As alumni these individuals will encourage other students directly to seek individual funding externally (e.g. by the Julius Nyerere Scheme, international funding organisations, private sector et al.). We can well imagine that they even contribute as private donors once they found employment, become leaders in a professional job environment and follow the idealistic pathway of philanthropy in Africa in their own capacity that recently gains momentum on the continent. One of the institutional efforts we make for securing funding for sustainability beyond the funding period awarded by the EACEA, is to identify internal and external funds within and beyond the respective universities at a mid-term stage (beginning in the third year) of the project when evaluations have been taking place already.

-Internal institutional funds are a certain regular sum that the university itself dedicates to respective mobility flows of individuals in the context of it’s the internationalisation strategy. However, this internal measure is envisaged but needs the successful implementation and organisation of the entire scheme to build upon it.

-External funding shall be fundraised by engaging Ministries of higher education, National Councils in charge of research and higher education, Science Academies and other institutions and stakeholders in the higher education sector. Since our universities dispose of well-established relations to the governments and Ministries of science, research and education, we seek ideal support to implement the project as a national strategy and strive for negotiating means for AMAS as pioneering institution and also within a broader scene. Another external source for funding are the future employers of well-trained academics. We expect not only universities, but the governments and ministries to seek for high potential employees among the well-trained academics in AMAS. By creating awareness for the social benefits of academic mobility employers in the private business sector further national or international agencies etc. will strive to attract respective alumni of the project.

We will therefore create a critical mass of supporters of the project and its specific approach. The third possibility of securing funding is to respond as an experienced group of cooperation partners to calls for proposals by international agencies in the distinct higher education areas in Africa. We are quite sure that we are predestined to also collaborate on respective calls in academic mobility programmes in the future.  In general: By triggering the development of an open-minded academic mobility culture that in the long run not only takes the chance to leave the continent for international academic mobility but esteems also intra-African pathways of South-South mobility, we design the academic professionals of high potentials for sustainable development in Africa.

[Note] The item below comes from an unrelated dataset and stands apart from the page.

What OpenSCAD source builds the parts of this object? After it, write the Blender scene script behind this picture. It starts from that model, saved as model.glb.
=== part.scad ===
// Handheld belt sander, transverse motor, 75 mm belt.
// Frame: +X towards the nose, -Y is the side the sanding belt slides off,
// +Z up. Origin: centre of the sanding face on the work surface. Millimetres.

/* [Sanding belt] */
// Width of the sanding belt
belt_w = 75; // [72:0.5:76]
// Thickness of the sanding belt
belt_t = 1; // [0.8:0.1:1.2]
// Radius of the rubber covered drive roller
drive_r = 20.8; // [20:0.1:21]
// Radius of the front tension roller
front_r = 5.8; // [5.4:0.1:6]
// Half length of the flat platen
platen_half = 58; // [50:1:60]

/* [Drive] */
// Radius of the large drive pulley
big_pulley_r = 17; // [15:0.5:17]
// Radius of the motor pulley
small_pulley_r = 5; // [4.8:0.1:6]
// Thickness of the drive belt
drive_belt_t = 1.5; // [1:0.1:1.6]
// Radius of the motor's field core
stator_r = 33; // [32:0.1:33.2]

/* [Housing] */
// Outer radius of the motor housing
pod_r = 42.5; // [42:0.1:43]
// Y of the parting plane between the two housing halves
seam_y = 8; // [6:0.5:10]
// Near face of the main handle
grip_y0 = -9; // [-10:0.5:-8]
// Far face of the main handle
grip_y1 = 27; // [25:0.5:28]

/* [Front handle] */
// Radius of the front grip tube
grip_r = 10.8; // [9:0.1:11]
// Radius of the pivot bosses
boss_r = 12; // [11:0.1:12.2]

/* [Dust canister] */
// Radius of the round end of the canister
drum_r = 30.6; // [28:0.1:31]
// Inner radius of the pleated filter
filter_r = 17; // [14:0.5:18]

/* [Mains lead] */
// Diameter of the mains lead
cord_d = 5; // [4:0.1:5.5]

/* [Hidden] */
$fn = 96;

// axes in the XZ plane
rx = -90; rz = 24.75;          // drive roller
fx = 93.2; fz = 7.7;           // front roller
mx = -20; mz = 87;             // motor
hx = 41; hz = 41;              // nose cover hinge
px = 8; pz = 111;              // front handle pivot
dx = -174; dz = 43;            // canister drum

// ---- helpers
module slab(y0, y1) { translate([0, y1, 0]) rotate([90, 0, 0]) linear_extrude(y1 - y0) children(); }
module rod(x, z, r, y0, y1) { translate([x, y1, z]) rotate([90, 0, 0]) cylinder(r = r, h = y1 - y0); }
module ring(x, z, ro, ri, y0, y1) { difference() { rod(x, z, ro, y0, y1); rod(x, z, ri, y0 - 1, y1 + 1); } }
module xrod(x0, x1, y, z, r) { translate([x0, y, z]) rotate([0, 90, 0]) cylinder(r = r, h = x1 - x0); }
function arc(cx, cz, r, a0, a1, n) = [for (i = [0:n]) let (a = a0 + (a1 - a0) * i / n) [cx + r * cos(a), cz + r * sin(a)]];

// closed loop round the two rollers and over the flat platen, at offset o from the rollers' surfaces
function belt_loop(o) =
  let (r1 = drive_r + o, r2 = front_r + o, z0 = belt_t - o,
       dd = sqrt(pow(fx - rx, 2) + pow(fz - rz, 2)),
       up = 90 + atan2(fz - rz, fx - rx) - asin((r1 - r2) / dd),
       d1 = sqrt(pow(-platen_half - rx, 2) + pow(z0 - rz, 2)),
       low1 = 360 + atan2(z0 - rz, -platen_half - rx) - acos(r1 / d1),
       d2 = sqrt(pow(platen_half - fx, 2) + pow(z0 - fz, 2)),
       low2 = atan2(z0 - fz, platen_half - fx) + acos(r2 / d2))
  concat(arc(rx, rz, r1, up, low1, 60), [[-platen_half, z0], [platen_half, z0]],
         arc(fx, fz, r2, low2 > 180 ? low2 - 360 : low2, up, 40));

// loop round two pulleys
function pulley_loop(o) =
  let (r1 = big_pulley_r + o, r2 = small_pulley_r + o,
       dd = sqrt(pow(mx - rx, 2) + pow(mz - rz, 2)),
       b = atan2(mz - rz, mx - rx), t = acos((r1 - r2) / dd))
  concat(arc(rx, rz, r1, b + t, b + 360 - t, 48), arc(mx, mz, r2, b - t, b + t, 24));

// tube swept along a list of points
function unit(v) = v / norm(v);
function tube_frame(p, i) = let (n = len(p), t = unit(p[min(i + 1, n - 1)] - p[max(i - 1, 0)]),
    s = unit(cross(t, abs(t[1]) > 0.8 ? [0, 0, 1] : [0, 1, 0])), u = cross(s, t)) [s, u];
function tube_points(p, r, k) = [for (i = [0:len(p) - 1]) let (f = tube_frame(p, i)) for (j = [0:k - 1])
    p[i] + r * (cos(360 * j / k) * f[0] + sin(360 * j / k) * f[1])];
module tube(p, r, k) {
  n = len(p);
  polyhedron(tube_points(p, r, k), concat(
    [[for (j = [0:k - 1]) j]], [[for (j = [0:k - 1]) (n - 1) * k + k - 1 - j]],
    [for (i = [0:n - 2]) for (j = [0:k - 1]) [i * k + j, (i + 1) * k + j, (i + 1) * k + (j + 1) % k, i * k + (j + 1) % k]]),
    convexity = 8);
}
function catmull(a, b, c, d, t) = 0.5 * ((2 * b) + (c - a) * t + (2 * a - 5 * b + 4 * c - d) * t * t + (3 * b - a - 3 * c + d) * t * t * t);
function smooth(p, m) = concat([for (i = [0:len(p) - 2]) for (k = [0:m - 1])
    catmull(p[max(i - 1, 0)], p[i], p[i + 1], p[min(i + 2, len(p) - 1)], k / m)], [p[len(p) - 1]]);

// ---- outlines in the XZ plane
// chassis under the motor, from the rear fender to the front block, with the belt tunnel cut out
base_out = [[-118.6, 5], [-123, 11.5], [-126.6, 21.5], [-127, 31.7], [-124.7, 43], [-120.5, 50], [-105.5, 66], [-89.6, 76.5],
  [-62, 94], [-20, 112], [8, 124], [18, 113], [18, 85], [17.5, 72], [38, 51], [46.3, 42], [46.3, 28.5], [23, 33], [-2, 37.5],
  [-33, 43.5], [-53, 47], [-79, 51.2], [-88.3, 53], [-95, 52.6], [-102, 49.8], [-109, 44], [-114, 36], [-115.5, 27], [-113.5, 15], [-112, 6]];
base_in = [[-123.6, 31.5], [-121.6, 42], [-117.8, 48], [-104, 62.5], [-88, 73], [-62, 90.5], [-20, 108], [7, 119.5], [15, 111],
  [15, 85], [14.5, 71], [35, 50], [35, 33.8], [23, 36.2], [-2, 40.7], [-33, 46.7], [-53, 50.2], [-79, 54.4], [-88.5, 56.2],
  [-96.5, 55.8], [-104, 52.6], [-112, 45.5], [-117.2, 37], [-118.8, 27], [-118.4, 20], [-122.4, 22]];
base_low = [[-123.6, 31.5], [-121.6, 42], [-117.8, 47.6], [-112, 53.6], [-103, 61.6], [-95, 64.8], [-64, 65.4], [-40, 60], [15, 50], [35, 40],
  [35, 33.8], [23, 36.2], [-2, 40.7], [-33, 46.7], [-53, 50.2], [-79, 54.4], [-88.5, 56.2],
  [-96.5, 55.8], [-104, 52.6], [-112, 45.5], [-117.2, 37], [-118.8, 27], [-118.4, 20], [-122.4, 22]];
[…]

Internationalisation and academic mobility can lead to addressing development priorities of partner university countries in various ways. AMAS capitalises on this for national development priorities of countries involved in the partnership. The main development priority in Benin is poverty reduction. The World Bank report shows that female-headed households experience lower levels of poverty (28% compared to 38% for male-headed households), however they experience a lack of economic opportunities and are heavily underrepresented in high-level decision-making positions ( AMAS proposes strong measures for equal opportunities of women in its academic mobility, in recognition of the important role women play at household levels. As role models for a generation of young female academics their mobility experience will have certainly an impact of the successors. In the same way, Ethiopia’s development priorities are among others gender equality and mainstreaming, good governance and state building. However, Ethiopia is facing unemployment.

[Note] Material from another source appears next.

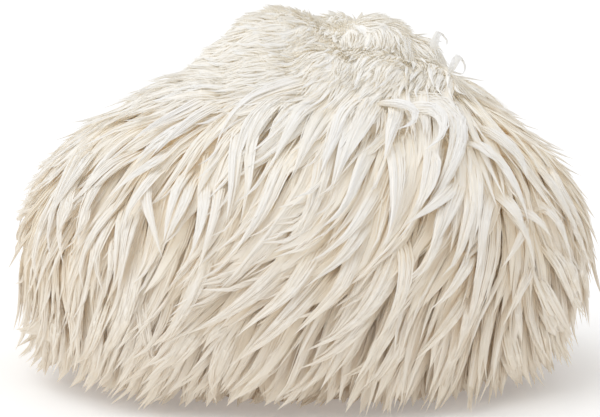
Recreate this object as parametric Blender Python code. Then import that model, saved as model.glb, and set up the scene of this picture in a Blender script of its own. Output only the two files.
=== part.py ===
"""Lion's mane mushroom: one fruiting body, a lobed fleshy dome covered in hanging spines.

The body is cut off flat where it grew on wood, and rests on that cut.
Metres, +Z up. The origin is the middle of the cut. -Y is the front, +X the right.
"""

import math
import random

import bmesh
import bpy
from mathutils import Vector

# Driving dimensions: the size over the spine tips.
WIDTH = 0.200
DEPTH = 0.168
HEIGHT = 0.128

# The flesh lies this far inside the spine tips.
SIDE_COVER = 0.0100
CROWN_COVER = 0.0110

FLESH_HALF_WIDTH = WIDTH / 2 - SIDE_COVER
FLESH_HALF_DEPTH = DEPTH / 2 - SIDE_COVER
FLESH_TOP = HEIGHT - CROWN_COVER
WIDEST_AT = 0.042  # height of the widest part
UNDERSIDE_DROP = 0.050  # from the widest part to where the underside would close, below the cut
CROWN_ROUNDNESS = 1.5  # 2 is an ellipse, and less is more pointed
CROWN_LEAN = 0.008  # the crown's middle lies this far to the right
LATHE_SIDES = 32
LATHE_RINGS = 20

# Broad mounds of the flesh: azimuth in degrees (0 right, -90 front, 180 left), height, spread, rise.
MOUNDS = (
    (-30, 0.080, 0.030, 0.0050),
    (-10, 0.056, 0.026, 0.0030),
    (-140, 0.078, 0.026, 0.0030),
    (175, 0.060, 0.026, 0.0030),
    (-95, 0.070, 0.022, 0.0020),
    (80, 0.080, 0.030, 0.0040),
    (130, 0.070, 0.024, 0.0030),
)

# Round lobes that the crown is made of: azimuth, height, radius, how far it stands proud.
LOBES = (
    (178, 0.1110, 0.0250, 0.0130),
    (-8, 0.1105, 0.0190, 0.0105),
    (80, 0.1060, 0.0210, 0.0080),
    (-124, 0.1045, 0.0170, 0.0050),
    (-88, 0.1070, 0.0150, 0.0045),
    (-50, 0.1060, 0.0150, 0.0050),
    (-22, 0.1010, 0.0140, 0.0050),
    (-143, 0.0975, 0.0140, 0.0045),
    (172, 0.0940, 0.0150, 0.0050),
    (8, 0.0940, 0.0140, 0.0050),
    (40, 0.1020, 0.0150, 0.0055),
    (125, 0.1000, 0.0160, 0.0050),
    (-48, 0.0820, 0.0150, 0.0045),
    (60, 0.0860, 0.0150, 0.0045),
)
LOBE_SIDES = 10
LOBE_RINGS = 6

# Rows of spine locks, top to bottom: height of the roots, how many, length, half thickness.
LOCK_ROWS = (
    (0.104, 6, 0.026, 0.0066),
    (0.091, 10, 0.035, 0.0080),
    (0.075, 13, 0.042, 0.0090),
    (0.058, 15, 0.046, 0.0092),
    (0.042, 16, 0.041, 0.0088),
    (0.026, 13, 0.027, 0.0080),
)
LOCK_STEPS = 5
LOCK_SIDES = 6
LOCK_PROUD = (-0.0030, 0.0040)  # how far a lock's middle line lies off the flesh, at root and tip
LOCK_SWELL = (0.30, 0.75)  # where root and tip lie on a half wave of thickness, fattest at 0.5
TAPER = 2.2  # how late a lock thins to its tip
TIP_SHARE = 0.05  # the tip's share of the half thickness
ROOT_DEPTH = 0.005  # how deep a lock's root is sunk in the flesh
START_DROOP = 0.80  # how far a lock points down where it leaves the flesh
GRAVITY = 0.75  # how fast a lock turns downwards at each step
FLOOR_GAP = 0.0010  # the lowest spine tips stop this far above the cut
WELD = 0.00001

# How much the locks vary.
SEED = 7
PLACE_SPREAD = 0.12  # of the distance between two roots
ROOT_HEIGHT_SPREAD = 0.004
LENGTH_SHARES = (0.90, 1.12)
LEAN_SHARES = (0.6, 1.3)
THICKNESS_SHARES = (0.9, 1.1)

# How the locks lean round the dome: azimuth, lean, with plus to the left at the front.
LEANS = (
    (-180, 0.30),
    (-120, 0.52),
    (-85, 0.48),
    (-50, 0.16),
    (-15, -0.20),
    (40, 0.15),
    (90, 0.32),
    (140, 0.12),
    (180, 0.30),
)

FLESH_COLOUR = (0.86, 0.80, 0.68, 1.0)
FLESH_ROUGHNESS = 0.75


def empty_the_scene():
    for obj in list(bpy.data.objects):
        bpy.data.objects.remove(obj, do_unlink=True)


def collection(name):
    made = bpy.data.collections.new(name)
    bpy.context.scene.collection.children.link(made)
    return made


def flesh_material():
    material = bpy.data.materials.new("lions_mane_flesh")
    material.use_nodes = True
    shader = material.node_tree.nodes["Principled BSDF"]
    shader.inputs["Base Color"].default_value = FLESH_COLOUR
    shader.inputs["Roughness"].default_value = FLESH_ROUGHNESS
    shader.inputs["Metallic"].default_value = 0.0
    return material


def outline(slope):
    """Share of the half width, and height, at a slope from -90 under the body to 90 at its top."""
    run = math.cos(math.radians(slope))
    rise = math.sin(math.radians(slope))
    power = 2 / CROWN_ROUNDNESS
    if rise >= 0:
        return run**power, WIDEST_AT + (FLESH_TOP - WIDEST_AT) * rise**power
    return run, WIDEST_AT + UNDERSIDE_DROP * rise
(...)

AMAS mobility flows aim at ensuring capacity building in the respective development priorities and therefore beneficiaries from Addis Ababa University who, for example, register at Moi University, can benefit from the Special Benefit Programmes (SBP) such as Tourism Management, which is offered there. Moreover, Kenya’s development priorities are addressing challenges of peace and security, poverty, inequality, governance, low investment and low firm productivity in order to achieve rapid, sustained growth rates that will transform the lives of ordinary citizens. To address for example insecurity, beneficiaries of the academic mobility programme will gain skills and competencies in the unique programmes offered by Addis Ababa University such as ‘Managing Peace and Security in Africa’. The main development priority in Morocco strives for the promotion of competitive and inclusive growth; Building a green and resilient future; and strengthening governance and institutions for improved service delivery to all citizens.

Gender, youth, voice and participation have also been retained as crosscutting themes ( Beneficiaries will gain knowledge, skills and competencies from special programmes that focus on youth, empowerment and emancipation in development from other partner universities. In the same way, Mozambique’s main development priority is to reduce poverty and improve health services including access to water, sanitation. Mozambican authorities consider the social sectors as top priority followed by transport and information and communication, education and social, urban, rural and resilience ( The fact that Mozambique considers the social sector as top-priority for each development opens up opportunities for beneficiaries of the mobility for example hosted by Moi University to follow Development studies with specific focus on socio-cultural and economic factors that influence development. Training in governance based on intra-Africa mobility flows of students and staff will strengthen regional integration, and collaboration among academia so as to foster internationalisation and capacity building of higher education institutions through partnership schemes. The outcome will also be reflected in benchmarking and fostering the best practices out of the intra-Africa mobility training for both students and staff for sustainable development. The best practices also includes sharing academic human resources, knowledge and skills for supervision and mentorship of students, encouraging brain circulation as part of brain gain for the benefit of partner universities. This is an important move to tackle the challenges of brain drain in Africa.

Dissemination for Sustainability

The project outcomes will be disseminated and exploited by partner universities among other institutions that have interest in intra-mobility studies. Dissemination will be through the project website, reports, conference presentations and publication that will be visible and accessible for utilization by partner universities and other stakeholders in higher education. Acquisition of qualification awards as evidence of completion of studies and milestones of the AMAS Project will benefit students and partner universities and by extension countries involved in the project. Qualification awards are from programmes that are accredited and meet the quality assurance requirements as per international conventions. Partner universities will establish a database and share training materials, research and publications by students and staff especially.


The documents and published works from the project will serve as reference points for future mobility and intra-Africa mobility projects and studies they contribute to internationalisation of higher education and sustainable development for the betterment of diverse populations and needs of society in Africa and beyond. Therefore, they will create a niche in training and research in social sciences and governance, and intra-Africa mobility studies as strategy for sustainable development, which will serve as a worthwhile outcome of the project. To conclude: this programme as per the name of the Project “African Academic Mobility for Sustainable Development” (AMAS) is relevant and timely and the results will serve the needs of African countries and the global society for sustainable development. The participants plan to sustain the project beyond the EU support because of its value to human wellbeing and to socioeconomic development. As a commitment of sustainability, the participating institutions have also signed a Memorandum of Understanding which is also attached on the email version of this application.

 Intra-Africa Academic Mobility Scheme


Academic Mobility for African Sustainable Development/AMAS

The overall objective of the Intra-Africa Academic Mobility programme is to promote sustainable development and ultimately contribute to poverty reduction by increasing the availability of trained and qualified high-level professional manpower in Africa.